▸ **Given data**:
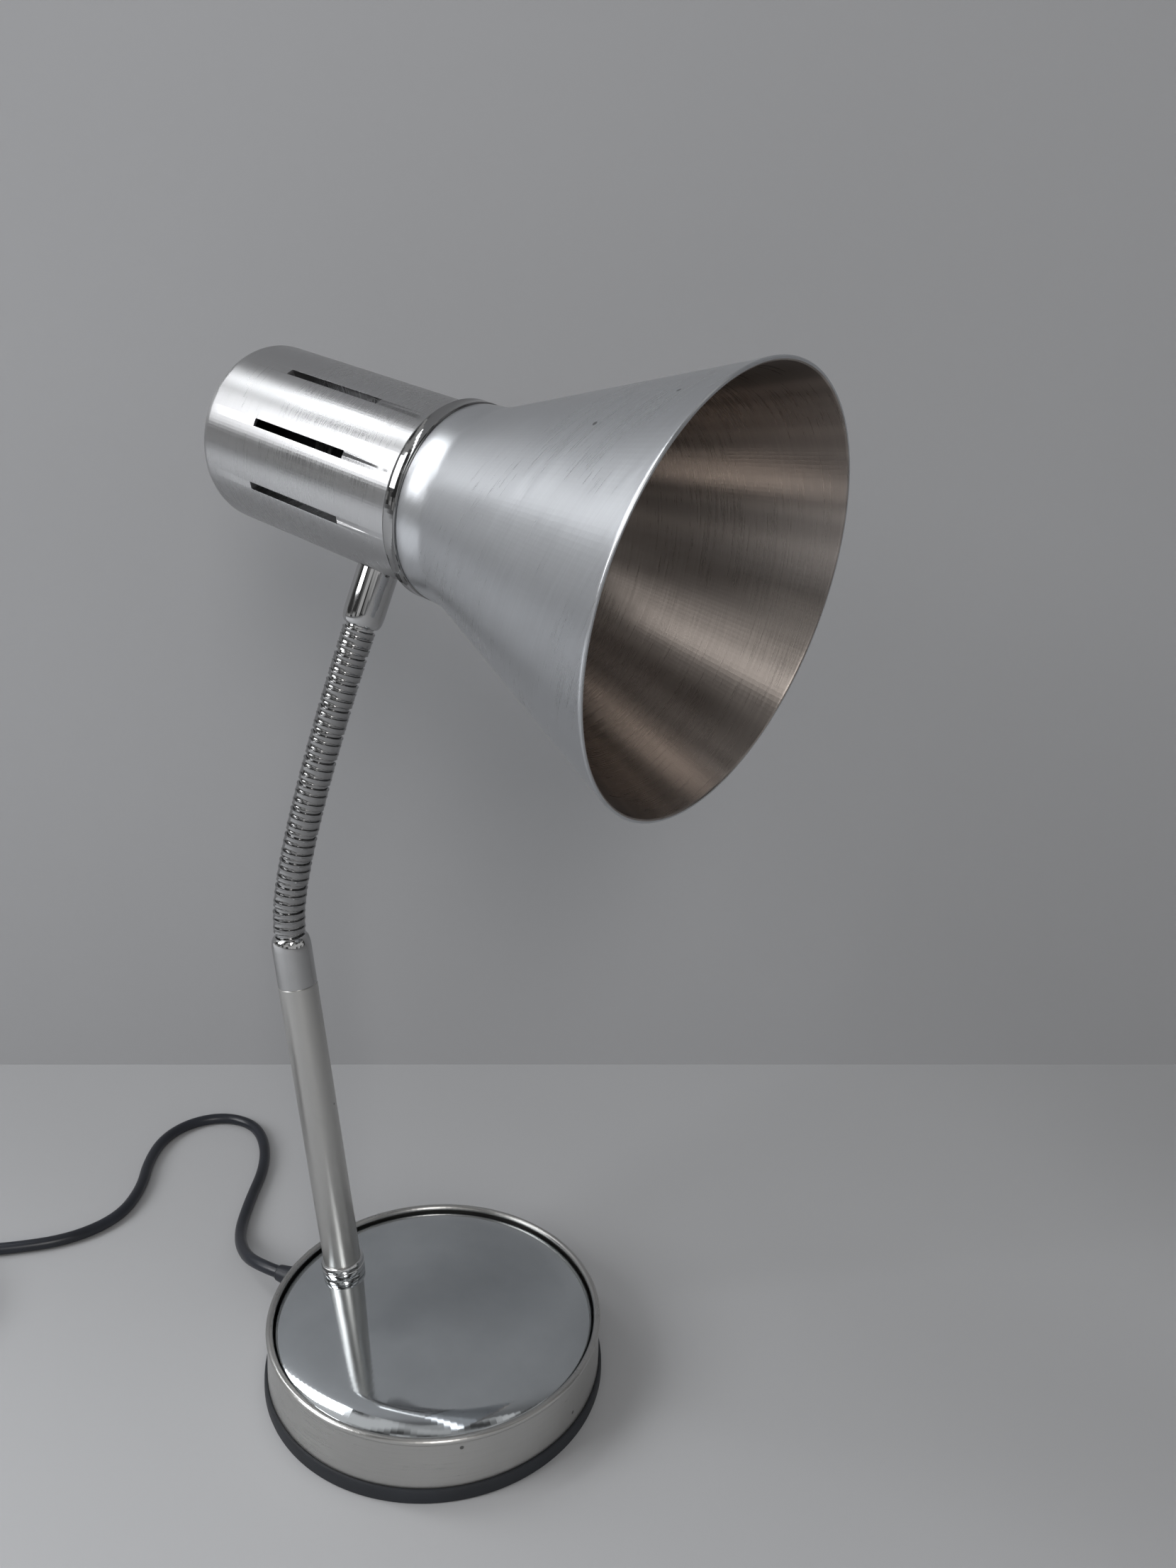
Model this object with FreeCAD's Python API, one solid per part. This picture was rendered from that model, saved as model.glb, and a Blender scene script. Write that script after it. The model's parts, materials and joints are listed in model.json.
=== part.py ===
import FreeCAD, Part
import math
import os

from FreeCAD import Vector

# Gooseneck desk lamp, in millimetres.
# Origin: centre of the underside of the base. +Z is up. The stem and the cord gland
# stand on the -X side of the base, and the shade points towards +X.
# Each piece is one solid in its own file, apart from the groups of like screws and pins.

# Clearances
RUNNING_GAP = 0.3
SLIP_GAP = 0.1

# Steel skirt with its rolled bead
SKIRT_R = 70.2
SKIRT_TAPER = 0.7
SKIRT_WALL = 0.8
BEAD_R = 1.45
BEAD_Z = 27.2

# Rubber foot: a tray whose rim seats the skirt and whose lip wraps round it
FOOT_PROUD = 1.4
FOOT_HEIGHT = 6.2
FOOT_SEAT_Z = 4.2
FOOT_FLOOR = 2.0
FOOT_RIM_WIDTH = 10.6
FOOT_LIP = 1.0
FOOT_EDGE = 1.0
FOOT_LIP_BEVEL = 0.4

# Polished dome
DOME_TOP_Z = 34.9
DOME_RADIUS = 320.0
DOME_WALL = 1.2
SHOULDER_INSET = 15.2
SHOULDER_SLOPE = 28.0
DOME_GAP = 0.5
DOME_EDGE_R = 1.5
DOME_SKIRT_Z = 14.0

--

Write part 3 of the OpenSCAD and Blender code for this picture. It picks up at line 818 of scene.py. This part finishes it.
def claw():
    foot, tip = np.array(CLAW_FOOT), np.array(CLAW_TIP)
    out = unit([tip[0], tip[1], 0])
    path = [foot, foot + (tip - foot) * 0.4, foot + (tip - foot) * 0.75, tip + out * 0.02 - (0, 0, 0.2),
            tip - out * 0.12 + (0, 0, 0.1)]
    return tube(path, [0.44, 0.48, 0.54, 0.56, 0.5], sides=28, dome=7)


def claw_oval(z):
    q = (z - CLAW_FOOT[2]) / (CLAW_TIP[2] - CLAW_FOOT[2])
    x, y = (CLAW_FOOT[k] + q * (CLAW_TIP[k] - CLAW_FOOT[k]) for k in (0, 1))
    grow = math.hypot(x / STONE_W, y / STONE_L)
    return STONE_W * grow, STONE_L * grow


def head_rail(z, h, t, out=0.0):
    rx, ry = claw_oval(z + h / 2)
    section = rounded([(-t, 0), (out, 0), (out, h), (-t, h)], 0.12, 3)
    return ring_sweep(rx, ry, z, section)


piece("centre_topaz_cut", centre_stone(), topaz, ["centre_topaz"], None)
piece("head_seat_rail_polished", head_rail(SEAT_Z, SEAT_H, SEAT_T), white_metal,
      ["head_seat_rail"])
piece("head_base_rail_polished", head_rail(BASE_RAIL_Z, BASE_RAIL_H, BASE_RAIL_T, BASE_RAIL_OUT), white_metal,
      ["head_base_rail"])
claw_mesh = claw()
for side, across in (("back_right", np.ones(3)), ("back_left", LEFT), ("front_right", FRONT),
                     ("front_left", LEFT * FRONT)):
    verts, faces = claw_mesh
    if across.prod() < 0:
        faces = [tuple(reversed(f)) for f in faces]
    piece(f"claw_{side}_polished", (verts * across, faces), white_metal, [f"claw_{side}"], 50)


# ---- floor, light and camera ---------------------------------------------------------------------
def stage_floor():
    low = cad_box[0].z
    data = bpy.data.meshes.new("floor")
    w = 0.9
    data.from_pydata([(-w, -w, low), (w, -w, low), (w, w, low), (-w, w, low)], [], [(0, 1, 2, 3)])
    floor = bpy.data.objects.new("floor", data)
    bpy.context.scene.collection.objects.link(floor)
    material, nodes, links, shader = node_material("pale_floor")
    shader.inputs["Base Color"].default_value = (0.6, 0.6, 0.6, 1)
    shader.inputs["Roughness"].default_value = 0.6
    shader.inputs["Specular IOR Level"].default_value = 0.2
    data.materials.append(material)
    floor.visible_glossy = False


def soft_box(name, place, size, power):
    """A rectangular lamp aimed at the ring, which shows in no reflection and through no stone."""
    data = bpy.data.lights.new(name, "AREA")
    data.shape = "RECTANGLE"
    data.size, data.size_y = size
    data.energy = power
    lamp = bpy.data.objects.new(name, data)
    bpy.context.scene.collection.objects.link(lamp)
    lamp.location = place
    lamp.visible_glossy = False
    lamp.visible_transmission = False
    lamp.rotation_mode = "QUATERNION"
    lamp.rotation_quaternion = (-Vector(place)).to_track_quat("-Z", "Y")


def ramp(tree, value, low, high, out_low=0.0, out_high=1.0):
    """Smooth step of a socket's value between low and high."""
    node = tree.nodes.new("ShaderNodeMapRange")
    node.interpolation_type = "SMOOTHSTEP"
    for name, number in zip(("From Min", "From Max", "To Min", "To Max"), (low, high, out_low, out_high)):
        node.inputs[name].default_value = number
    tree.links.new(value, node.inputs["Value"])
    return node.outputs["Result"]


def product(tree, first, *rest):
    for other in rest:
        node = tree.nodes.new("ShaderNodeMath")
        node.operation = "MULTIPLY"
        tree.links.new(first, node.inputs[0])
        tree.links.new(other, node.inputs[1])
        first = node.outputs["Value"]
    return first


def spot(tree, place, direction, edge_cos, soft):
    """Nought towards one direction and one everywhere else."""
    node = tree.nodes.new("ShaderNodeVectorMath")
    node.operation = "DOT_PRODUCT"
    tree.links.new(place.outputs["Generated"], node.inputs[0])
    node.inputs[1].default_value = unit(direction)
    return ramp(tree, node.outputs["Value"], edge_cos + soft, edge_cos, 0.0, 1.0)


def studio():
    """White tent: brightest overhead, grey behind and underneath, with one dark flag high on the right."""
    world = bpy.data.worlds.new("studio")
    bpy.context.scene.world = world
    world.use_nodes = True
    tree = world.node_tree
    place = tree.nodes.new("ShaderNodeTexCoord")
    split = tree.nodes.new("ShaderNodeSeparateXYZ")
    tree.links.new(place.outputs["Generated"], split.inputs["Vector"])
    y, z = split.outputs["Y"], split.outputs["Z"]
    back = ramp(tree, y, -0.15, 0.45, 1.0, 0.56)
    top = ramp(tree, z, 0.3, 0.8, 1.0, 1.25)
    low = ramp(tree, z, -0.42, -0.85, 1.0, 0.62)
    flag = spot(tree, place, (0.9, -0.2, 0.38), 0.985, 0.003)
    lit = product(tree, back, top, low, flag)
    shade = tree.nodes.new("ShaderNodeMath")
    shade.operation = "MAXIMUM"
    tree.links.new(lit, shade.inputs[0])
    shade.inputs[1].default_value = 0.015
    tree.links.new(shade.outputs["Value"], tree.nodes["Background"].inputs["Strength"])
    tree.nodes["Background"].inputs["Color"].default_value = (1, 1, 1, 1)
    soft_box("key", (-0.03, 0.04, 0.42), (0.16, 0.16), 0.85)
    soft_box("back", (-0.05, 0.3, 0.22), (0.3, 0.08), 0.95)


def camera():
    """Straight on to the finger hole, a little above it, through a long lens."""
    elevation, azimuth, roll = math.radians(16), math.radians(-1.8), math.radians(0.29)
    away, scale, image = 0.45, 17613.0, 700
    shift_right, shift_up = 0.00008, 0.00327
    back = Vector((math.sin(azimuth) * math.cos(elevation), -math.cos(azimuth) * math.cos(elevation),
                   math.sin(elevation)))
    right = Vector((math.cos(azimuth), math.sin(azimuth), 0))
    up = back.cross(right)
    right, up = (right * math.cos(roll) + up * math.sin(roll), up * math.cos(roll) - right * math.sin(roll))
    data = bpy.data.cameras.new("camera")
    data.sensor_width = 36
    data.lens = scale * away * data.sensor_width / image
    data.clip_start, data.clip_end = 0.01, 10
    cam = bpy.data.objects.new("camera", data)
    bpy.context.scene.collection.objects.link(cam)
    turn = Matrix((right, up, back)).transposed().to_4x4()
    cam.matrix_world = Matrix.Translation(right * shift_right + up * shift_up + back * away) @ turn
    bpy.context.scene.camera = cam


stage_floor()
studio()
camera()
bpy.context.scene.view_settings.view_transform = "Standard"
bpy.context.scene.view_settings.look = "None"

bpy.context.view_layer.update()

==

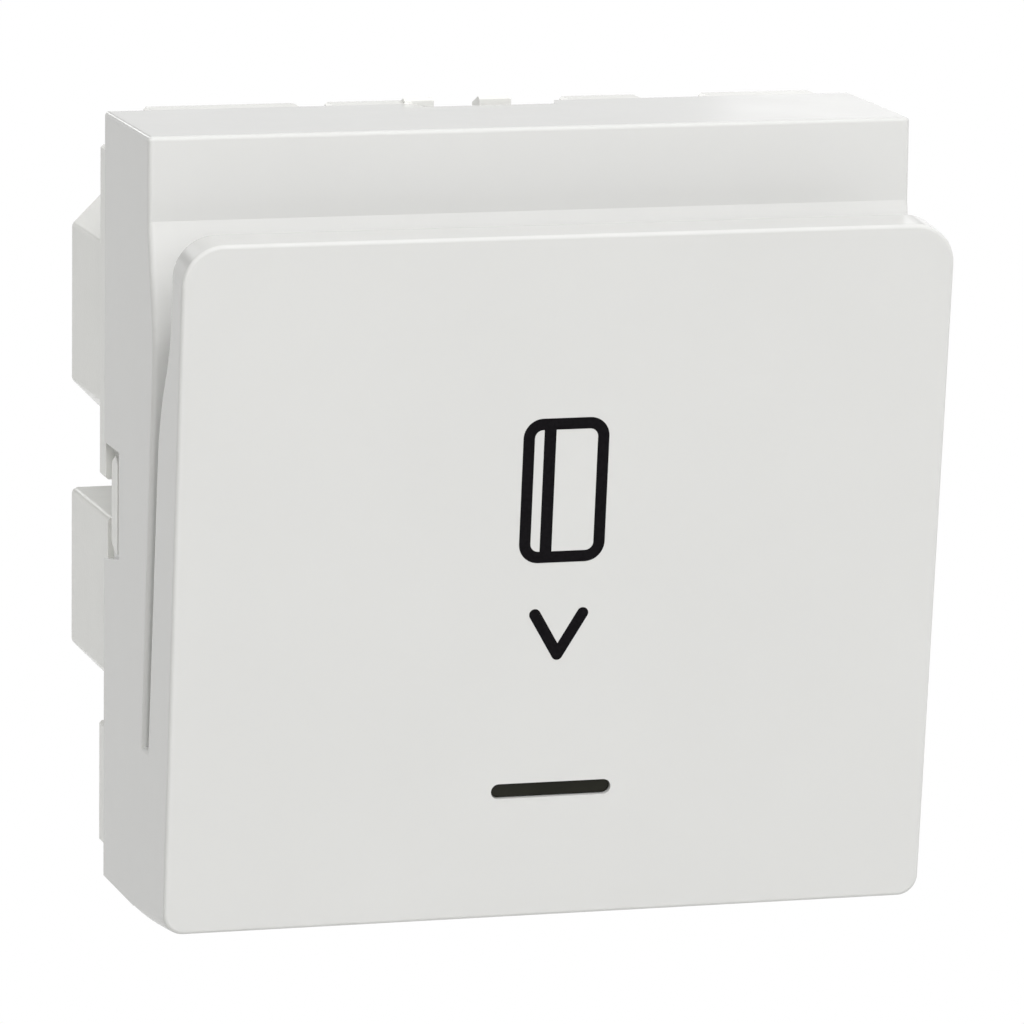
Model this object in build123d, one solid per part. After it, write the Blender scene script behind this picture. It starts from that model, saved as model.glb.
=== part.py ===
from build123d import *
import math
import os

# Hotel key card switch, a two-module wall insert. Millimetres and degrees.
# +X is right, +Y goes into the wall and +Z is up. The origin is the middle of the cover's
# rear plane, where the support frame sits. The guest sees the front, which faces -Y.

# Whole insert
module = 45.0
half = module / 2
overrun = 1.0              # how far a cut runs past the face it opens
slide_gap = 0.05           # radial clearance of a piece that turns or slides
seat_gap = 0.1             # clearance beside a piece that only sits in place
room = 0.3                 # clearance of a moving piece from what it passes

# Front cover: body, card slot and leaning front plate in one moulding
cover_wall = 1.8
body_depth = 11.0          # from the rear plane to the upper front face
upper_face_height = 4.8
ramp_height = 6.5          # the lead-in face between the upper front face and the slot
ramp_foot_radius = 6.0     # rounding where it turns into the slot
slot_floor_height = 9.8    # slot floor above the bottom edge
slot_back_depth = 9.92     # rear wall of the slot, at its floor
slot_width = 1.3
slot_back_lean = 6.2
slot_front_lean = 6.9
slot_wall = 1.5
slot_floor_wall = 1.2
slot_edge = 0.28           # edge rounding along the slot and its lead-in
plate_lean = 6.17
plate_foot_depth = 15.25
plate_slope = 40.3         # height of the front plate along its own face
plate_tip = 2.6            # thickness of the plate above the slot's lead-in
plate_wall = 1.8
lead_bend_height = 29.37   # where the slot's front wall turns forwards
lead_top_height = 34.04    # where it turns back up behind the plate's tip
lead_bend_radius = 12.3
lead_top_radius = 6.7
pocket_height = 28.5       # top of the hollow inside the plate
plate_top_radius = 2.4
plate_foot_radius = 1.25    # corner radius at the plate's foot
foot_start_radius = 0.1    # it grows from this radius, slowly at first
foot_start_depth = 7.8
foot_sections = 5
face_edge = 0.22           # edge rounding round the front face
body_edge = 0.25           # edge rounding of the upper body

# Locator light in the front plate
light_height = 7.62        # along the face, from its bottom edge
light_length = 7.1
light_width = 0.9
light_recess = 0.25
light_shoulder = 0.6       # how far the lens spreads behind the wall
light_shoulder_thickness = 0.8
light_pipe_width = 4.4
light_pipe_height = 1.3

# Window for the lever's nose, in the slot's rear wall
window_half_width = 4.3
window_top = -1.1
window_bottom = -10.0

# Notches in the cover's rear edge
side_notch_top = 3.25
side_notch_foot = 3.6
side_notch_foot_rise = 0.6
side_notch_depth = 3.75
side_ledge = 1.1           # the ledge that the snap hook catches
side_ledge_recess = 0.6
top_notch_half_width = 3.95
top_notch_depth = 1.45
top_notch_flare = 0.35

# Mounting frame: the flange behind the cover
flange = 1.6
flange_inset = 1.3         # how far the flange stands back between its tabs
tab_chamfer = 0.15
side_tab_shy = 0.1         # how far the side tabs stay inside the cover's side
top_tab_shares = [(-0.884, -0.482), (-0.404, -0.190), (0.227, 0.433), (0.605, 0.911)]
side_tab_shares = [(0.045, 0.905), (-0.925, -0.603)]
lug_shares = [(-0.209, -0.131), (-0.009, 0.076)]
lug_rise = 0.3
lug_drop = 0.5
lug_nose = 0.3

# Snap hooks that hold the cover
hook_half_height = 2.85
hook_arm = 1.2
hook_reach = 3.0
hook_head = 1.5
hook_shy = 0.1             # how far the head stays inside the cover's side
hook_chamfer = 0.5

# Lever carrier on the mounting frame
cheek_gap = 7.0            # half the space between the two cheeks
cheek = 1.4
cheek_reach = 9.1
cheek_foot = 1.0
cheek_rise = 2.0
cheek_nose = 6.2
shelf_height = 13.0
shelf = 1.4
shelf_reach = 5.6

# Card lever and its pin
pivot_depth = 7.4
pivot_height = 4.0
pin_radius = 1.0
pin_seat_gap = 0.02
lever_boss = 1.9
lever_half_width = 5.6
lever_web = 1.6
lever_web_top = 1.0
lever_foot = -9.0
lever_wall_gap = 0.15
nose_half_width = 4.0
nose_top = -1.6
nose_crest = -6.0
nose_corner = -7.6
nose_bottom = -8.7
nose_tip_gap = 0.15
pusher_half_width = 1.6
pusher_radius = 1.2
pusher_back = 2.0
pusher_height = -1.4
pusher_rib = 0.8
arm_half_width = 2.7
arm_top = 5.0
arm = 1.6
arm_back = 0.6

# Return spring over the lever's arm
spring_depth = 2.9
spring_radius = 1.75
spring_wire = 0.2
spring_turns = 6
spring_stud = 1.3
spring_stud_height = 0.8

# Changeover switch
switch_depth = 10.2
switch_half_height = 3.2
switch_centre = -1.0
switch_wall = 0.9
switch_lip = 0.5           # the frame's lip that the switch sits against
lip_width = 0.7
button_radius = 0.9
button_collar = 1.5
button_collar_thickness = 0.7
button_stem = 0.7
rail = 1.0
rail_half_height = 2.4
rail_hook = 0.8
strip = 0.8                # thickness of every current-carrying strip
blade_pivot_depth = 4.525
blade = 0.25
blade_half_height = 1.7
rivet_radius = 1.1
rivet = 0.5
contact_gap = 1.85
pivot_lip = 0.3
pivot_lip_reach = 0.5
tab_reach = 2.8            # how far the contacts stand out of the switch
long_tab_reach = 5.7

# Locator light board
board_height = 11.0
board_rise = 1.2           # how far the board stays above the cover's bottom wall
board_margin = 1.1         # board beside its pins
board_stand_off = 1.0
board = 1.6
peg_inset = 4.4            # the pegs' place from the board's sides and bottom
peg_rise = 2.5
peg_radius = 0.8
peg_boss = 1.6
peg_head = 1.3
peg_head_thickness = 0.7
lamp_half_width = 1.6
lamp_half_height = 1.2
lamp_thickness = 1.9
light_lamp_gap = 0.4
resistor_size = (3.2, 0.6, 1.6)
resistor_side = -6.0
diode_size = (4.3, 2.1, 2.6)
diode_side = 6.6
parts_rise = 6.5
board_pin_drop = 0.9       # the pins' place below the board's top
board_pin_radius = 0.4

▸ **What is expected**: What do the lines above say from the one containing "Model this object with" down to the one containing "from FreeCAD import Vector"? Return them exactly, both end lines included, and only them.

▸ **Reply**:
Model this object with FreeCAD's Python API, one solid per part. This picture was rendered from that model, saved as model.glb, and a Blender scene script. Write that script after it. The model's parts, materials and joints are listed in model.json.
=== part.py ===
import FreeCAD, Part
import math
import os

from FreeCAD import Vector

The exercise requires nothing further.